Bob Prechter began his lecture with an overview of basic Elliott Wave theory. Five waves in impulse wave, odd waves trend, even waves corrective. Three waves indicate countertrend. He talked about long term trends being very difficult to reverse and noted that Random Walk theory has been completely exploded by pattern recognition and statistical improbability of traders being successful over the long term. The question is no longer if there are patterns in the financial markets, but if the patterns can be described by Elliott Wave theory or not. Deflation, not hyperinflation… deflation essays available for free download. Inflationists don’t understand impact of debt imploding. I’ve been agnostic, but it’s clear that nothing has played out the way the inflationists projected thus far.
Just to point out that he hasn’t always been bearish, Prechter showed long term history of oil prices from 1859 to 2009. Very good forecasts by Elliott Wave International people from 1993 through 2009 contra those by mainstream forecasters who are obviously doing nothing more than projecting linear trends from the latest turn. Explained why commodity 5th wave blowoffs tend to be bigger and spikier than equity 5th waves. Commodity throwovers tend to cross the long-term channels on both sides. Says we’re now facing the biggest bear market in oil since 1915, which is an extraordinarily contrarian position at the moment. Comment – does this suggest we’re looking at a new energy source or complete economic collapse? I’d hope the former.
Very interesting section on distinguishing finance from economics. Financial charts show no equilibrium prices; sellers are not supply, not producers. The law of supply and demand doesn’t apply. Comment – so freaking obvious in retrospect, can’t believe I never saw this. Just look at the damn charts, idiot! Indicates ABC mechanism is irrelevant whether shifting goods dynamic or limits of demand. Have to write footnote for new book, possibly appendix if time.

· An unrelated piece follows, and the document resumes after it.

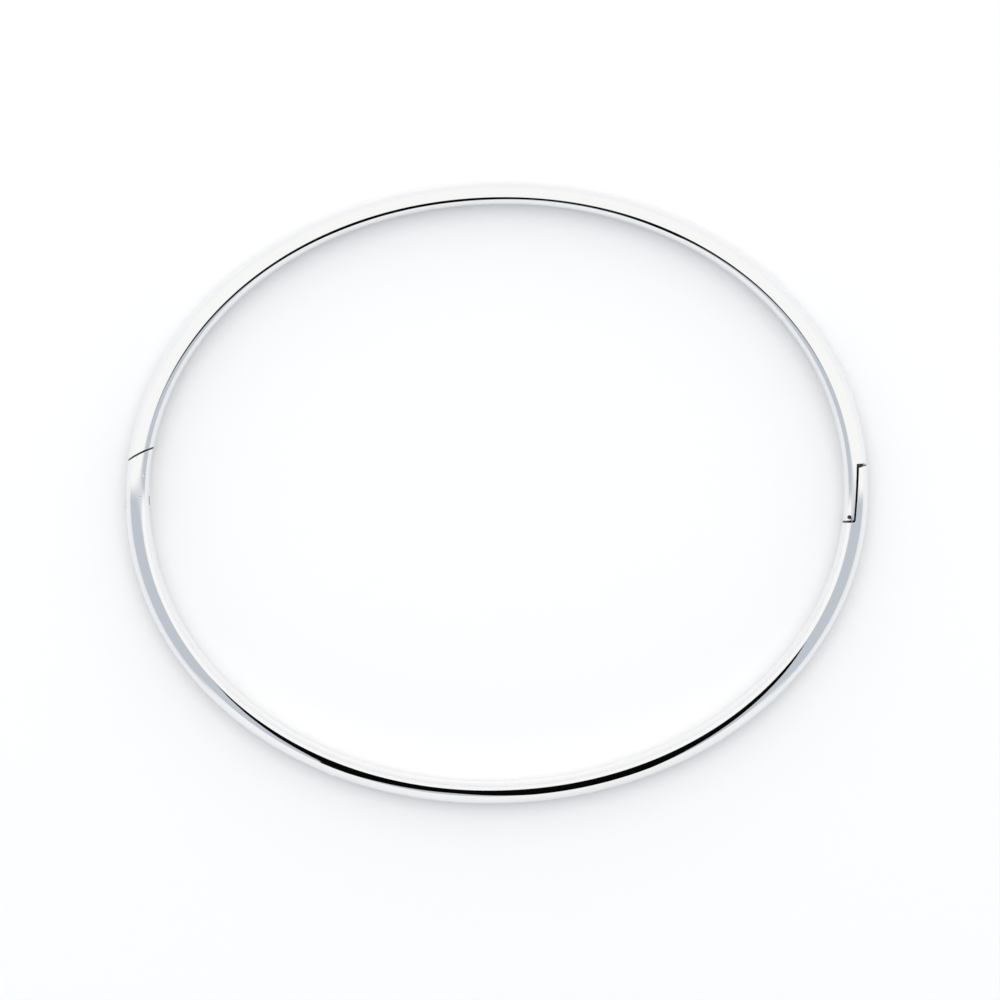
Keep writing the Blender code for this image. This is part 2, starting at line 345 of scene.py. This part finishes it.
# %% The cuts' outlines
REACH = 6 * MM  # cutters run this far past the metal
HINGE_SEAM_OUTER = Vector((-31.52, 4.32)) * MM
HINGE_SEAM_INNER = Vector((-29.45, 5.23)) * MM
HINGE_SEAM_BULGE = 0.07 * MM
HINGE_SEAM_GAP = 0.12 * MM
HINGE_SEAM_SHARES = (-1.5, -0.25, 0, 0.25, 0.5, 0.75, 1, 1.25, 2.5)
LAP_FRONT_R, LAP_FRONT_DRAFT = 61.67 * MM, 0.056
LAP_REAR_R, LAP_REAR_DRAFT = 61.85 * MM, 0.066
SHOULDER_FRONT_Y, TIP_FRONT_Y = 1.33 * MM, -3.52 * MM
SHOULDER_REAR_Y = -3.69 * MM
TIP_REAR_INNER_Y, TIP_REAR_OUTER_Y = 1.00 * MM, 1.20 * MM


def hinge_seam(side):
    """Points along the slanting seam; side is +1 for the front half's face, -1 for the rear's."""
    span = HINGE_SEAM_INNER - HINGE_SEAM_OUTER
    upward = Vector((-span.y, span.x)).normalized()
    points = []
    for share in HINGE_SEAM_SHARES:
        bow = max(-1, 1 - (2 * share - 1) ** 2) * HINGE_SEAM_BULGE
        lift = bow + side * HINGE_SEAM_GAP / 2
        points.append(HINGE_SEAM_OUTER + span * share + upward * lift)
    return points


def lap_face(radius, draft, low_y, high_y, steps=12):
    """Points up a lap face: an arc about the hinge whose radius grows with y."""
    points = []
    for step in range(steps + 1):
        y = low_y + (high_y - low_y) * step / steps
        x = HINGE.x + sqrt((radius + draft * y) ** 2 - (y - HINGE.y) ** 2)
        points.append((x, y))
    return points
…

I ask Prechter when he started thinking down these lines as it’s not clearly articulated in the books or the EWT, he says around 2003-2004. Paper published in academic journal: The Financial/Economic Dichotomy in Social Behavioral Dynamics: The Socionomic Perspective.
Another question about knowledge of Elliott Waves rendering them useless. Prechter laughs. No shortage of evidence that monetary and fiscal authorities not geniuses capable of ignoring political pressure, let alone mass emotion. Scary symmetry between 1921-1929 and 1974-2000 DJIA charts; look almost identical except latter is 3:1 in time and percentage terms. I was thinking 2x, maybe too conservative. Other indicators include dividend yield, P/E, and bond yield/stock yield ratio. All range 2x to 3x higher than 1929. Could have thrown in relative stimulus packages, credit expansion, and bank failures as percent deposits too.
Seemingly off-base call of 2000 top actually looks quite good in terms of Dow/Gold. Dow/Gold went from 1 in 1980 to 42 (actually 43.7) in 2000. Now down to around 10. Nominal dollar Dow confuses things, surprise surprise, as corrected for inflation Dow would have topped at 847 in 2000, not 14k+. Tends to show that appearance of massive modern wealth is mostly illusory, with the perception upheld by technological advances.
About 20 questions, most technical. I only took notes on those I found interesting:
Q1- what would make him bullish? New Dow high in gold terms to reverse Grand Supercycle call. In other words, not bloody likely.
Q2- Best opportunity approaching appears to be SP500 hitting 1k to 1100. V. nice to ride Wave 3 down, but watch counterparties. One can still lose on a winning bet if the losing bank goes under.
Q3- USD strong when market weak. Should continue to fall as rally continues, then strengthen.
Q4- Social mood is the engine of history. Great book title there. Prechter is clearly well-grounded: “Sometimes they say you’re a genius, sometimes they say you’re a complete idiot. The truth is somewhere in between.” Not interested in trader lifestyle, only did the 1984 trading championship to walk the talk. 440% in four months should more than suffice.
Q5- Tops are diffuse, bottoms tend to be simultaneous. Don’t know if that applies to this depression since 1929 tops were simultaneous and bottoms 1931 Japan, 1932 Europe, and 1933 USA.
Q6- When will this rally end? 2nd wave retracements are strong, not enough bulls yet. Should see 95+ before it’s over.
Q7- I ask about gold dollar price being less relevant since also insurance against dollar disappearing and value of X/0 being infinite. Prechter answers math, not so much point. (Yes, X/0=0, but analogy not equation.) Leaves impression that he’s dubious about dollar replacement, but admits store of value beyond market trading could apply since gold most likely replacement when fiat fails. Doesn’t include Dow/Gold chart in monthly updates because traders don’t care, that’s why they’re in the EWT every four months or so.
Excellent lecture, one of the best I’ve seen. Perhaps a bit more theoretical than some of the traders there were expecting, but Prechter’s not afraid to give specifics when asked. Highly recommended, notes don’t do justice to the give-and-take during the last hour.